Records shown:
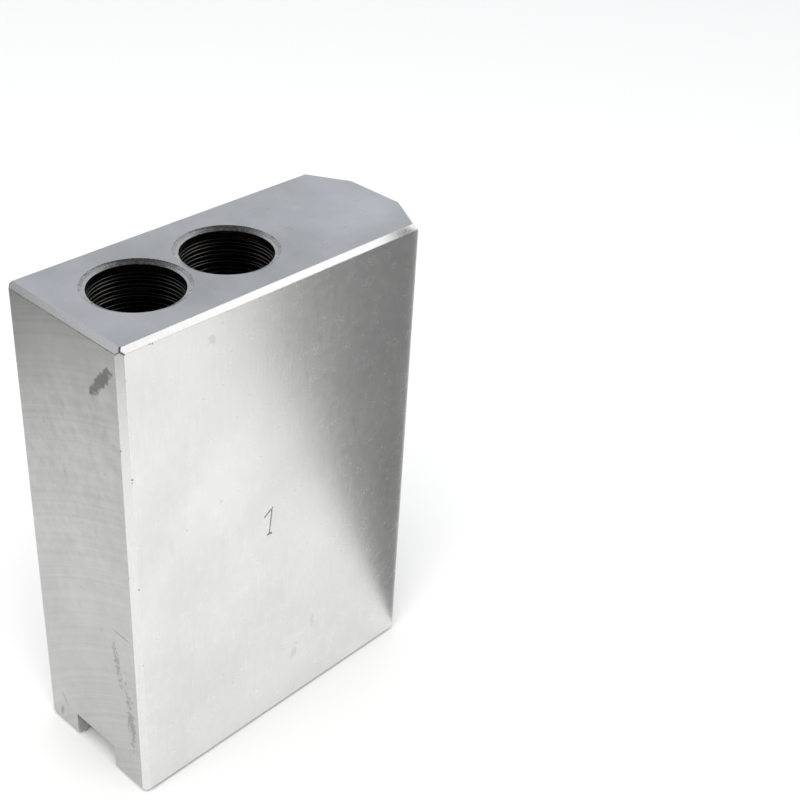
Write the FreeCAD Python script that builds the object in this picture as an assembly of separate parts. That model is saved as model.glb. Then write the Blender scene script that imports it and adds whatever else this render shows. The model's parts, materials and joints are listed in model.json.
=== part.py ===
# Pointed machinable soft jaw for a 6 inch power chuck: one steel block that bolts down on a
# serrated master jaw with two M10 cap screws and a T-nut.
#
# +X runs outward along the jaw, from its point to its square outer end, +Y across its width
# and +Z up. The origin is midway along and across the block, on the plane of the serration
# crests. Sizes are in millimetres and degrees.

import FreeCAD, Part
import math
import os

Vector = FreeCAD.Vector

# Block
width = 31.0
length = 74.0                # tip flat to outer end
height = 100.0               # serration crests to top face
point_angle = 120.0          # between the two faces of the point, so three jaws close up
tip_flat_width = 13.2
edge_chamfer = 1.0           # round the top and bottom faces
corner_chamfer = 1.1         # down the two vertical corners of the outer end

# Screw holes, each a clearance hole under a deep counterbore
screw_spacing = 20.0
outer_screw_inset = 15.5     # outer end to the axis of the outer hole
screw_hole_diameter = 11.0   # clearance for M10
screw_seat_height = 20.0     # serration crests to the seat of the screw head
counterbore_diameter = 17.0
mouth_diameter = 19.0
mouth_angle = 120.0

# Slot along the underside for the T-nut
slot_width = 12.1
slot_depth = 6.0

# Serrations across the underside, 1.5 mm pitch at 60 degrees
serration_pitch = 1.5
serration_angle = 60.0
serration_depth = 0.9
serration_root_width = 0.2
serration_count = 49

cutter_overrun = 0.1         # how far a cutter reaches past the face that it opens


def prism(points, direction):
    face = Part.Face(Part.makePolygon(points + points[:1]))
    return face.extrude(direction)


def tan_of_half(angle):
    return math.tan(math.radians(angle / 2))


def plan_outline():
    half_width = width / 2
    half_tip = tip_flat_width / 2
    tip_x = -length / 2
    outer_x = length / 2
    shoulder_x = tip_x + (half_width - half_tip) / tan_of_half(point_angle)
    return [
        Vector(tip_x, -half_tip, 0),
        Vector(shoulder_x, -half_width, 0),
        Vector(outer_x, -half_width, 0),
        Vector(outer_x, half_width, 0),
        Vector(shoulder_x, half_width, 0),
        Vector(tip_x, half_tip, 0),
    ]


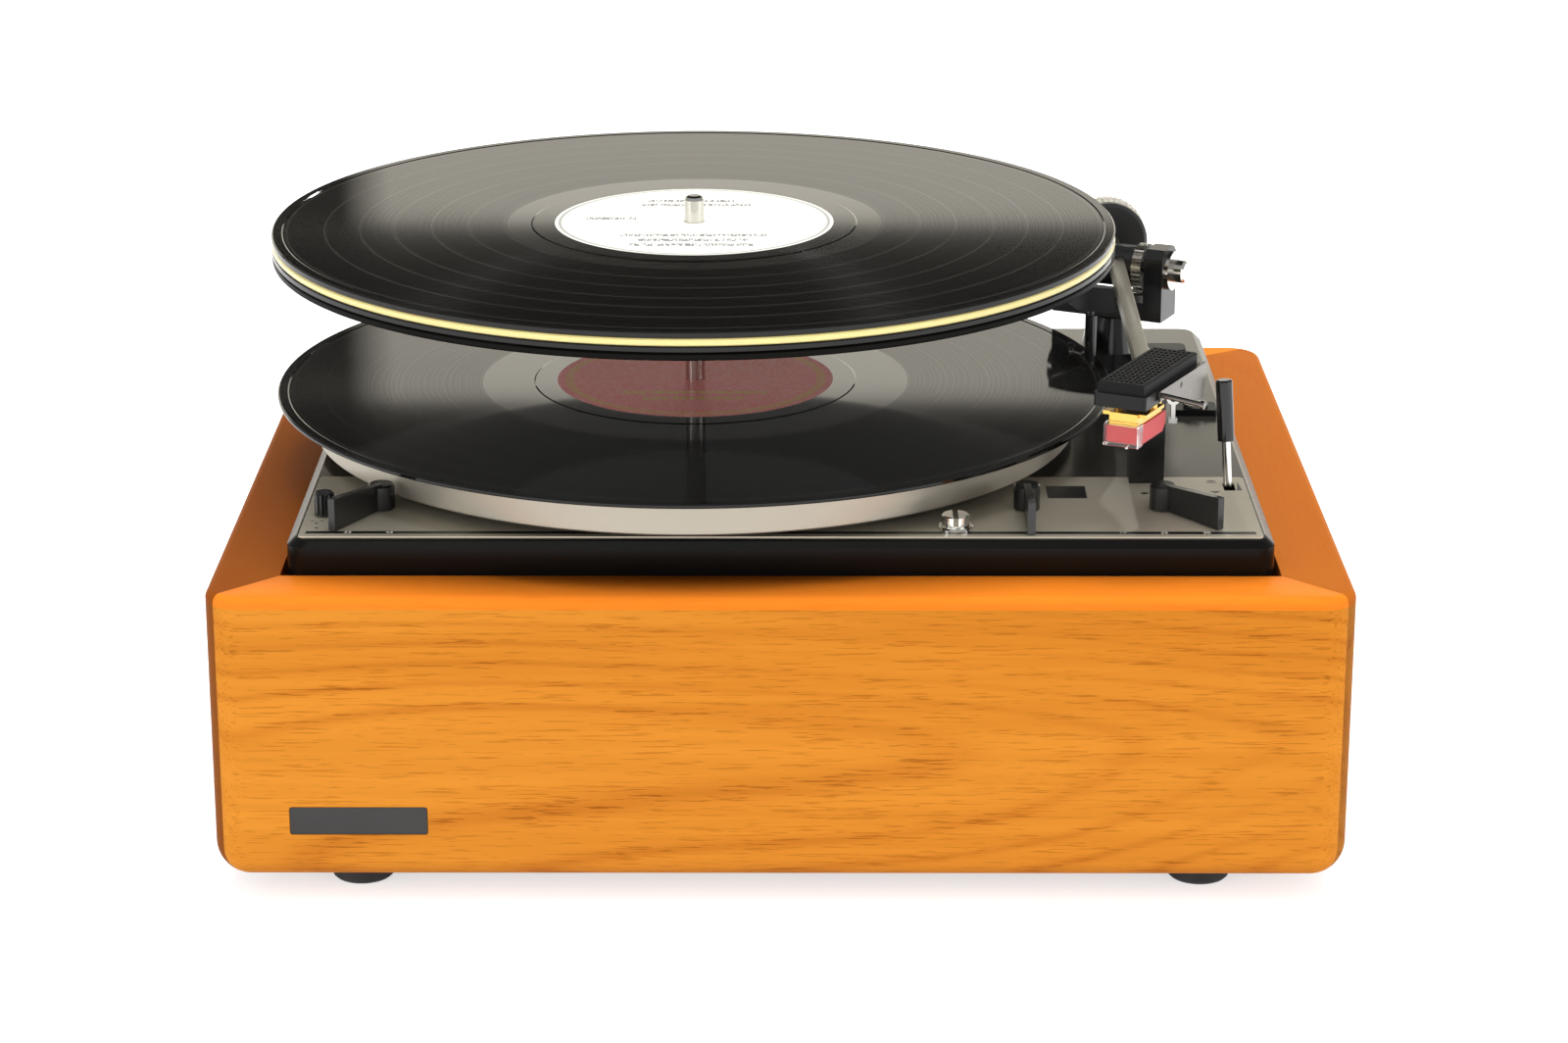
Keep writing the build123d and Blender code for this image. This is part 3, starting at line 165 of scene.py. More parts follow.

Objective: Output the entries exactly.

Correct response:
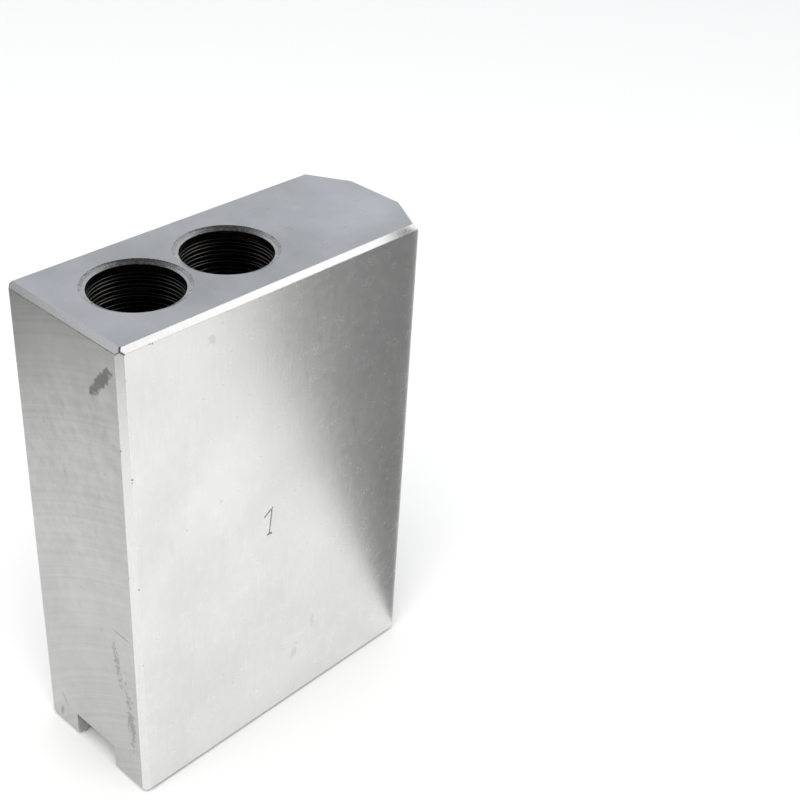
Write the FreeCAD Python script that builds the object in this picture as an assembly of separate parts. That model is saved as model.glb. Then write the Blender scene script that imports it and adds whatever else this render shows. The model's parts, materials and joints are listed in model.json.
=== part.py ===
# Pointed machinable soft jaw for a 6 inch power chuck: one steel block that bolts down on a
# serrated master jaw with two M10 cap screws and a T-nut.
#
# +X runs outward along the jaw, from its point to its square outer end, +Y across its width
# and +Z up. The origin is midway along and across the block, on the plane of the serration
# crests. Sizes are in millimetres and degrees.

import FreeCAD, Part
import math
import os

Vector = FreeCAD.Vector

# Block
width = 31.0
length = 74.0                # tip flat to outer end
height = 100.0               # serration crests to top face
point_angle = 120.0          # between the two faces of the point, so three jaws close up
tip_flat_width = 13.2
edge_chamfer = 1.0           # round the top and bottom faces
corner_chamfer = 1.1         # down the two vertical corners of the outer end

# Screw holes, each a clearance hole under a deep counterbore
screw_spacing = 20.0
outer_screw_inset = 15.5     # outer end to the axis of the outer hole
screw_hole_diameter = 11.0   # clearance for M10
screw_seat_height = 20.0     # serration crests to the seat of the screw head
counterbore_diameter = 17.0
mouth_diameter = 19.0
mouth_angle = 120.0

# Slot along the underside for the T-nut
slot_width = 12.1
slot_depth = 6.0

# Serrations across the underside, 1.5 mm pitch at 60 degrees
serration_pitch = 1.5
serration_angle = 60.0
serration_depth = 0.9
serration_root_width = 0.2
serration_count = 49

cutter_overrun = 0.1         # how far a cutter reaches past the face that it opens


def prism(points, direction):
    face = Part.Face(Part.makePolygon(points + points[:1]))
    return face.extrude(direction)


def tan_of_half(angle):
    return math.tan(math.radians(angle / 2))


def plan_outline():
    half_width = width / 2
    half_tip = tip_flat_width / 2
    tip_x = -length / 2
    outer_x = length / 2
    shoulder_x = tip_x + (half_width - half_tip) / tan_of_half(point_angle)
    return [
        Vector(tip_x, -half_tip, 0),
        Vector(shoulder_x, -half_width, 0),
        Vector(outer_x, -half_width, 0),
        Vector(outer_x, half_width, 0),
        Vector(shoulder_x, half_width, 0),
        Vector(tip_x, half_tip, 0),
    ]


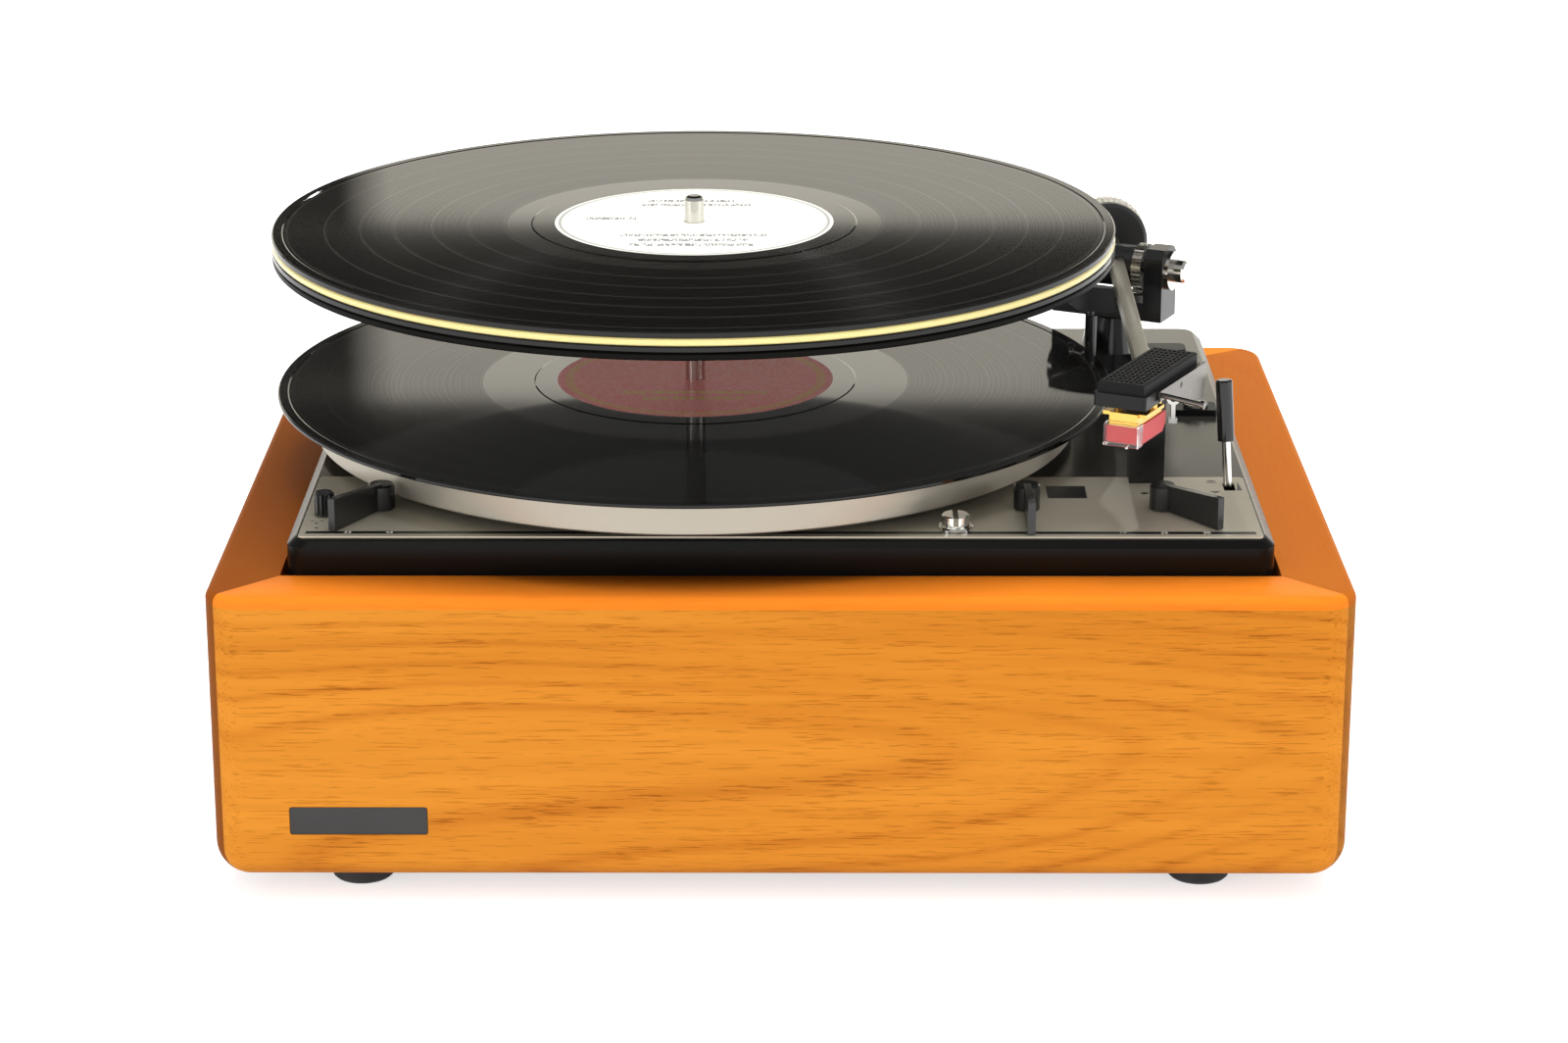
Keep writing the build123d and Blender code for this image. This is part 3, starting at line 165 of scene.py. More parts follow.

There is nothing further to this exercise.